Celia Wyzik, Plaintiff, Appellant, v. the Employee Benefit Plan of Crane Co., Stephen R. Frey,plan Administrator, Defendant, Appellee, 663 F.2d 348 (1st Cir. 1981)Annotate this Case
Joel Pentlarge, Ware, Mass., on brief for plaintiff, appellant.
Hamilton Doherty, Jr., and Bulkley, Richardson & Gelinas, Springfield, Mass., on Motion to Dismiss Appeal and Memorandum in Support Thereof, for defendant, appellee.
Before COFFIN, Chief Judge, CAMPBELL and BOWNES, Circuit Judges.
The notice of appeal in this case was filed one day late under Rule 4(a) (1), F.R.A.P.1 This court cannot extend the time for filing, and the time to move for an extension from the district court, 512 F. Supp. 1222, has also passed. Rule 4(a) (5), F.R.A.P.2
Under the predecessor of present Rule 4(a), courts were generally willing to treat a tardy notice of appeal as the substantial equivalent of a motion to extend the time for filing on the ground of excusable neglect. Sanchez v. Dallas Morning News, 543 F.2d 556 (5th Cir. 1976); Stirling v. Chemical Bank, 511 F.2d 1030 (2d Cir. 1975). In August, 1979, however, the Rule was amended to preclude such "substantial equivalence" analysis. The Amendment makes it "clear that a motion to extend the time must be filed no later than 30 days after the expiration of the original appeal time, and that if the motion is timely filed the district court may act upon the motion at a later date...." Adv.Comm. Note to Proposed Amendments to Rule 4(a), F.R.A.P. (emphasis added). Accord, Sanchez v. Bd. of Regents of Texas Southern University, 625 F.2d 521 (5th Cir. 1980); Women's Pavilion, Inc. v. Town of Babylon, 502 F. Supp. 420 (E.D.N.Y. 1980). Whether or not in truly extraordinary circumstances beyond the ability of counsel to foresee or guard against, a court would have any flexibility in applying this rule, this is not such a case.

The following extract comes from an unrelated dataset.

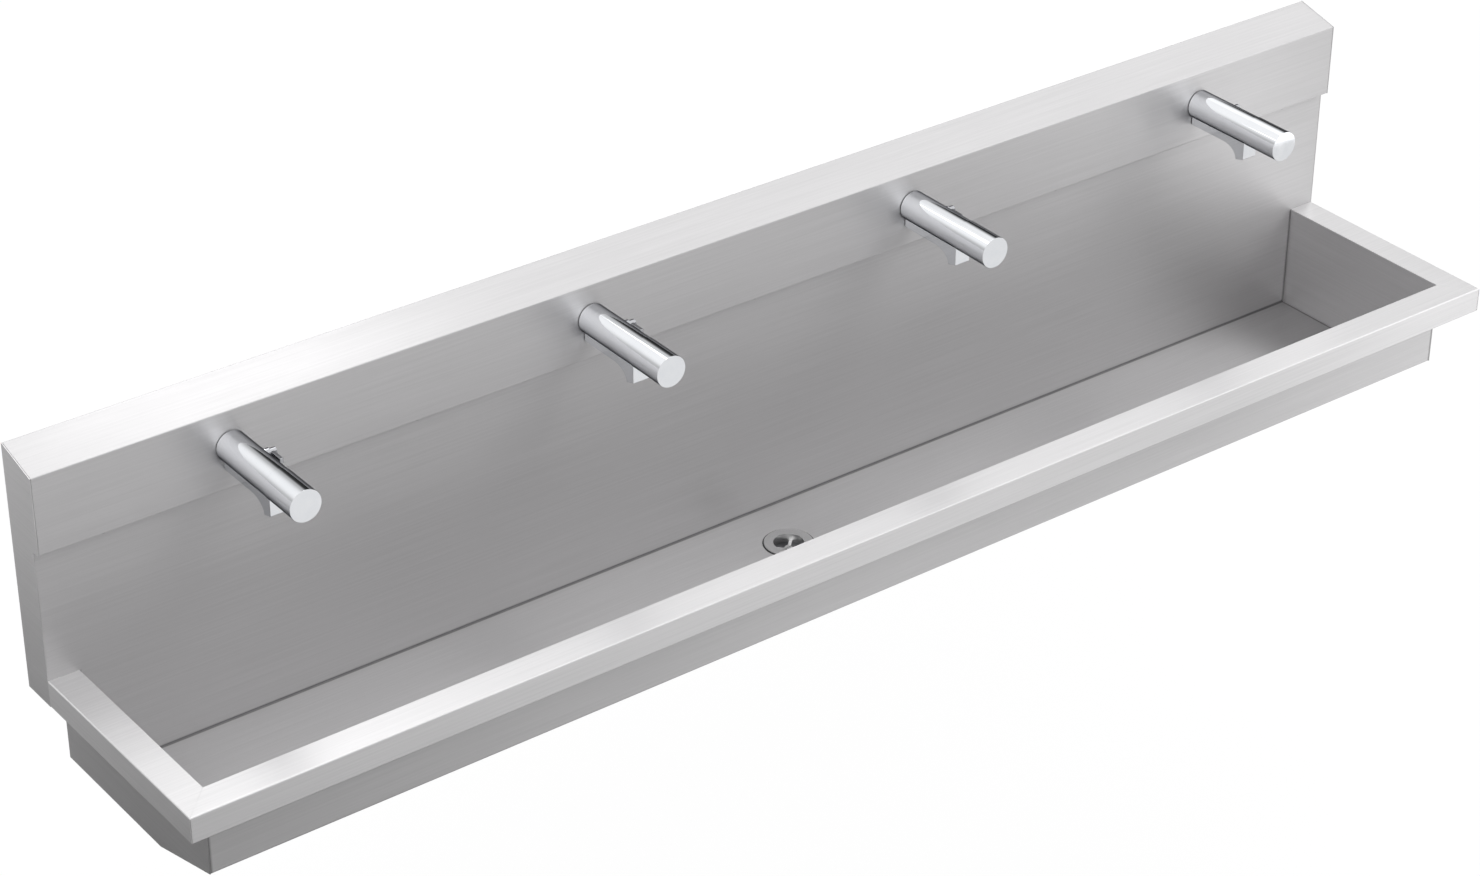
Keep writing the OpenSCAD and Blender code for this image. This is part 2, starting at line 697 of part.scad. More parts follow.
module tap_body() color(chrome) difference() {
  union() {
    rod_y(cover_d + gasket_t, cover_d + body_front, 0, tap_z, body_r);
    rod_y(cover_d + gasket_t - shank_len, cover_d + gasket_t, 0, tap_z, shank_r);
    along_x(-spout_w / 2, spout_w / 2, [for (p = spout_outline()) [cover_d + p[0], tap_z + p[1]]]);
    rod_x(0, selector_boss_x, cover_d + selector_reach, tap_z, selector_boss_r);
  }
  rod_y(cover_d + body_front - chamber_depth, cover_d + body_front + over, 0, tap_z, chamber_r);
  rod_y(cover_d + gasket_t - shank_len - over, cover_d + body_front, 0, tap_z, shank_bore_r);
  rod_x(0, selector_boss_x + over, cover_d + selector_reach, tap_z, selector_stem_r + selector_stem_fit);
  at_outlet() {
    translate([0, 0, -over]) cylinder(h = outlet_depth + over, r = outlet_r + aerator_fit, $fn = 64);
    cylinder(h = spout_drop, r = water_way_r, $fn = 64);
  }
}

module push_cap() color(chrome) {
  back = cover_d + tap_len - cap_len;
  front = cover_d + tap_len;
  difference() {
    rod_y(back, front, 0, tap_z, cap_r);
    rod_y(back - over, front - cap_face_t, 0, tap_z, cap_r - cap_wall);
  }
  difference() {
    rod_y(front - cap_face_t - cap_boss_h, front - cap_face_t, 0, tap_z, cap_boss_r);
    rod_y(front - cap_face_t - cap_boss_h - over, front - cap_face_t, 0, tap_z, rod_r + thread_fit);
  }
}

module push_rod() color(dull_steel) {
  rod_y(cover_d + rod_end, cover_d + tap_len - cap_face_t, 0, tap_z, rod_r);
}

module cartridge() color(brass) difference() {
  back = cover_d + body_front - chamber_depth;
  union() {
    rod_y(back, cover_d + cartridge_front - cartridge_neck_h, 0, tap_z, chamber_r - cartridge_fit);
    rod_y(back, cover_d + cartridge_front, 0, tap_z, cartridge_neck_r);
  }
  rod_y(cover_d + rod_end - cap_travel - over, cover_d + cartridge_front + over, 0, tap_z, rod_r + rod_fit);
}

// A coil spring between the cartridge and the cap: one wire swept along a helix with level end turns.
module return_spring() color(dull_steel) {
  wire = spring_wire_r;
  y0 = cover_d + cartridge_front + meet_gap + wire;
  y1 = cover_d + tap_len - cap_face_t - meet_gap - wire;
  rings = spring_turns * spring_steps;
  points = [for (k = [0 : rings], j = [0 : spring_sides - 1])
    let (
      a = 360 * k / spring_steps,
      b = 360 * j / spring_sides,
      r = spring_r + wire * cos(b),
      y = y0 + (y1 - y0) * k / rings
    )
    [r * cos(a), -y + wire * sin(b), tap_z + r * sin(a)]];
  last = rings * spring_sides;
  faces = concat(
    [[for (j = [0 : spring_sides - 1]) j]],
    [[for (j = [spring_sides - 1 : -1 : 0]) last + j]],
    [for (k = [0 : rings - 1], j = [0 : spring_sides - 1])
      let (m = k * spring_sides, next = (j + 1) % spring_sides)
      [m + j, m + spring_sides + j, m + spring_sides + next, m + next]]
  );
  polyhedron(points = points, faces = faces, convexity = 10);
}

// The outlet's insert: a ring with crossed bars.
module aerator() color(plastic) at_outlet() {
  difference() {
    translate([0, 0, aerator_inset]) cylinder(h = outlet_depth - aerator_inset, r = outlet_r, $fn = 64);
    translate([0, 0, aerator_inset - over])
      cylinder(h = outlet_depth - aerator_inset + 2 * over, r = outlet_r - aerator_rim, $fn = 64);
  }
  intersection() {
    translate([0, 0, aerator_inset + aerator_recess])
      cylinder(h = aerator_recess, r = outlet_r - aerator_rim / 2, $fn = 64);
    union() for (turn = [0, 90])
      rotate(turn)
        for (row = [-1, 0, 1])
          translate([-outlet_r, row * 3 * aerator_bar - aerator_bar / 2, aerator_inset + aerator_recess])
            cube([2 * outlet_r, aerator_bar, aerator_recess]);
  }
}

// The lever on the tap's right side: a stem in the body's boss, a disc, a hub and an arm.
module selector() color(chrome) {
  y = cover_d + selector_reach;
  disc_x = selector_boss_x + meet_gap;
  face_x = disc_x + selector_disc_t;
  rod_x(selector_stem_in, disc_x, y, tap_z, selector_stem_r);
  rod_x(disc_x, face_x, y, tap_z, selector_r);
  rod_x(face_x, face_x + selector_hub_t, y, tap_z, selector_hub_r);
  translate([face_x, -y - lever_len, tap_z - lever_w / 2]) cube([lever_t, lever_len, lever_w]);
}

// A hose that stands on a branch, sways sideways in two equal bends and enters the block from below.
// Each bend turns through the same angle, and the tube runs a little way into both nuts.
module hose(x, y, z0, z1) {
  step = block_way_y - y;
  rise = z1 - z0 - 2 * hose_nut_h;
  bend_r = (rise * rise + step * step) / (4 * abs(step));
  bend = 2 * atan(abs(step) / rise);
  lean = sign(step);
  turns = [for (k = [0 : hose_steps]) bend * k / hose_steps];
  lower = [for (a = turns) [lean * bend_r * (1 - cos(a)), bend_r * sin(a), lean * a]];
  upper = [for (k = [hose_steps - 1 : -1 : 0]) [step - lower[k][0], rise - lower[k][1], lower[k][2]]];
  path = concat([[0, -over, 0]], lower, upper, [[step, rise + over, 0]]);
  translate([x, -y, z0]) {
    cylinder(h = hose_nut_h, r = hose_nut_r, $fn = 6);
    translate([0, -step, rise + hose_nut_h]) cylinder(h = hose_nut_h, r = hose_nut_r, $fn = 6);
    translate([0, 0, hose_nut_h]) hose_tube(path);
  }
}

// A round tube through points that each give the sideways step, the height and the lean from upright.
module hose_tube(path) {
  points = [for (p = path, j = [0 : hose_sides - 1])
    let (a = 360 * j / hose_sides, side = hose_r * cos(a))
    [hose_r * sin(a), -(p[0] + side * cos(p[2])), p[1] - side * sin(p[2])]];
  last = (len(path) - 1) * hose_sides;
  faces = concat(
    [[for (j = [0 : hose_sides - 1]) j]],
    [[for (j = [hose_sides - 1 : -1 : 0]) last + j]],
    [for (k = [0 : len(path) - 2], j = [0 : hose_sides - 1])
      let (m = k * hose_sides, next = (j + 1) % hose_sides)
      [m + j, m + hose_sides + j, m + hose_sides + next, m + next]]
  );
  polyhedron(points = points, faces = faces, convexity = 4);
}

module hoses() color(steel) {
  top = tap_z - block_h / 2 - block_stub_h;
  hose(branch_x, cold_y, cold_z + pipe_r + branch_h, top);
  hose(-branch_x, hot_y, hot_z + pipe_r + branch_h, top);
}

bowl_sheet();
mirror([1, 0, 0]) bowl_end();  // bowl_end_left
bowl_end();  // bowl_end_right
mirror([1, 0, 0]) end_cheek();  // end_cheek_left
end_cheek();  // end_cheek_right
rim_front();
service_cover();
cover_clips();
cover_screws();
wall_rail_top();
wall_rail_mid();
housing_ribs();
support_brackets();
bracket_pads();
cold_manifold();
hot_manifold();
pipe_grommets();
waste_strainer();
waste_seal();
waste_gasket();
waste_tail();
waste_screw();
tap_gaskets();
lock_nuts();
inlet_blocks();
for (i = [1 : tap_count]) translate([tap_x(i), 0, 0]) {
  tap_body();
  push_cap();
  push_rod();
  cartridge();
  return_spring();
  aerator();
  selector();
  hoses();
}
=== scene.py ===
# %% [markdown]
# # A trough sink of folded stainless sheet
#
# The object is a wall-hung washing trough, 2.4 m wide, with a splashback, a service cover above it and
# four chrome taps that are opened with a push on their front caps. The CAD model fixes every size, and
# this file dresses it. Each step says what a piece is on the real object and how it is made here.
# The object's lengths are written in millimetres and turned into metres by `MM`.

import math

import bmesh
import bpy
from mathutils import Matrix, Vector


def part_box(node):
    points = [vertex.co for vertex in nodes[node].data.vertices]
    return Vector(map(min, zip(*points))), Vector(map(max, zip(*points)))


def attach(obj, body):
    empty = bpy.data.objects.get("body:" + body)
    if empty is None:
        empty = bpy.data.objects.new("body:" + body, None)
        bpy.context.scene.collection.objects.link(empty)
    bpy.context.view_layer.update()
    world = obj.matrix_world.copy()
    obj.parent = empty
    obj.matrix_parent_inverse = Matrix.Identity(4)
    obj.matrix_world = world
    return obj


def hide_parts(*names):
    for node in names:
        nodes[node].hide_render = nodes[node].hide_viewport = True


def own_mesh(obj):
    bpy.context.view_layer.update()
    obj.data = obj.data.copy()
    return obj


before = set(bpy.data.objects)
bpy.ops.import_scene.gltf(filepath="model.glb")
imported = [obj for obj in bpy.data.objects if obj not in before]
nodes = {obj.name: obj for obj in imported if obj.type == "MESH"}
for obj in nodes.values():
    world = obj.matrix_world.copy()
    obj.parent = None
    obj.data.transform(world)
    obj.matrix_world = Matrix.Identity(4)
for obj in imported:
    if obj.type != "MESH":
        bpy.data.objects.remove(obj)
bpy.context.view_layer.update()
MM = 0.001

# %% [markdown]
# ## Measures
#
# Every piece made here has to lie where its CAD solid lies. So most sizes are read from the boxes of the
# CAD nodes, in millimetres, and only what a box can't tell is written down as a number. A distance is
# measured from the wall, which is the plane Y = 0, and a height from the top of the rim.

# %% Measures
def box_mm(node):
    """The lowest corner, the highest corner and the middle of a CAD node, in millimetres."""
    low, high = ([round(value / MM, 2) for value in corner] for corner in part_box(node))
    return low, high, [round((a + b) / 2, 2) for a, b in zip(low, high)]


cheek_low, cheek_high, _ = box_mm("end_cheek_right")
cover_low, cover_high, _ = box_mm("service_cover")
BOWL_X, HALF = cheek_low[0], cheek_high[0]
RIM_OUT, RIM_FOOT = -cheek_low[1], cheek_low[2]
COVER_D, COVER_FOOT, COVER_TOP = -cover_low[1], cover_low[2], cover_high[2]
SHEET = 1.5
print("width:", 2 * HALF, "depth:", RIM_OUT, "height above the rim:", COVER_TOP, "sheet:", SHEET)

# %% [markdown]
# ## The camera
#
# The photograph looks down at the trough from its left end with a long lens. A long lens from far away
# keeps the far end almost as large as the near one, which a short lens close by would not. The place
# and the lens were found from the trough's corners.

# %% The camera
view = bpy.data.cameras.new("camera")
view.sensor_width = 36
view.lens = 88.355
view.clip_end = 100
camera = bpy.data.objects.new("camera", view)
camera.location = (-2.90977, -3.88111, 2.82380)
camera.rotation_euler = (1.032704, -0.003201, -0.646082)
bpy.context.scene.collection.objects.link(camera)
bpy.context.scene.camera = camera
bpy.context.scene.view_settings.view_transform = "Standard"
print("lens:", round(view.lens, 1), "mm")

# %% [markdown]
# ## Helpers for materials
#
# A finish starts as one Principled shader. Around it stand a few small nodes that make the surface
# uneven: a noise for the colour, a noise for the roughness and a bump. Noise nodes are the quickest
# way to get wear that looks the same from every side, and they need no picture. A node's socket is
# given either a plain value or another node's output, and one helper does both.

# %% Helpers for materials
def fill(tree, node, values):
    """Gives each named socket of a node its plain value, or links another node's output to it."""
    for socket, value in values.items():
        if isinstance(value, bpy.types.NodeSocket):
            tree.links.new(value, node.inputs[socket])
        else:
            node.inputs[socket].default_value = value


def add(tree, kind, values=None, **settings):
    """One node, with its settings and what its sockets are given."""
    node = tree.nodes.new(kind)
    for key, value in settings.items():
        setattr(node, key, value)
    fill(tree, node, values or {})
    return node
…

Appellant's argument that Rule 26(c) extends the time for filing a notice of appeal under Rule 4(a) (1), F.R.A.P. is incorrect. See Reynolds v. Hunt Oil Co., 643 F.2d 1042 (5th Cir. 1981). Her argument that Rule 58, F.R.C.P. was not complied with is disproved by the record before us.* Whatever may be appellant's rights vis-a-vis her attorney, she may no longer seek to disturb the appellee's victory below.
The appeal is dismissed.
"In a civil case in which an appeal is permitted by law as of right from a district court to a court of appeals the notice of appeal required by Rule 3 shall be filed with the clerk of the district court within 30 days after the date of entry of the judgment or order appealed from; ..."
"The district court, upon a showing of excusable neglect or good cause, may extend the time for filing a notice of appeal upon motion filed not later than 30 days after the expiration of the time prescribed by this Rule 4(a)."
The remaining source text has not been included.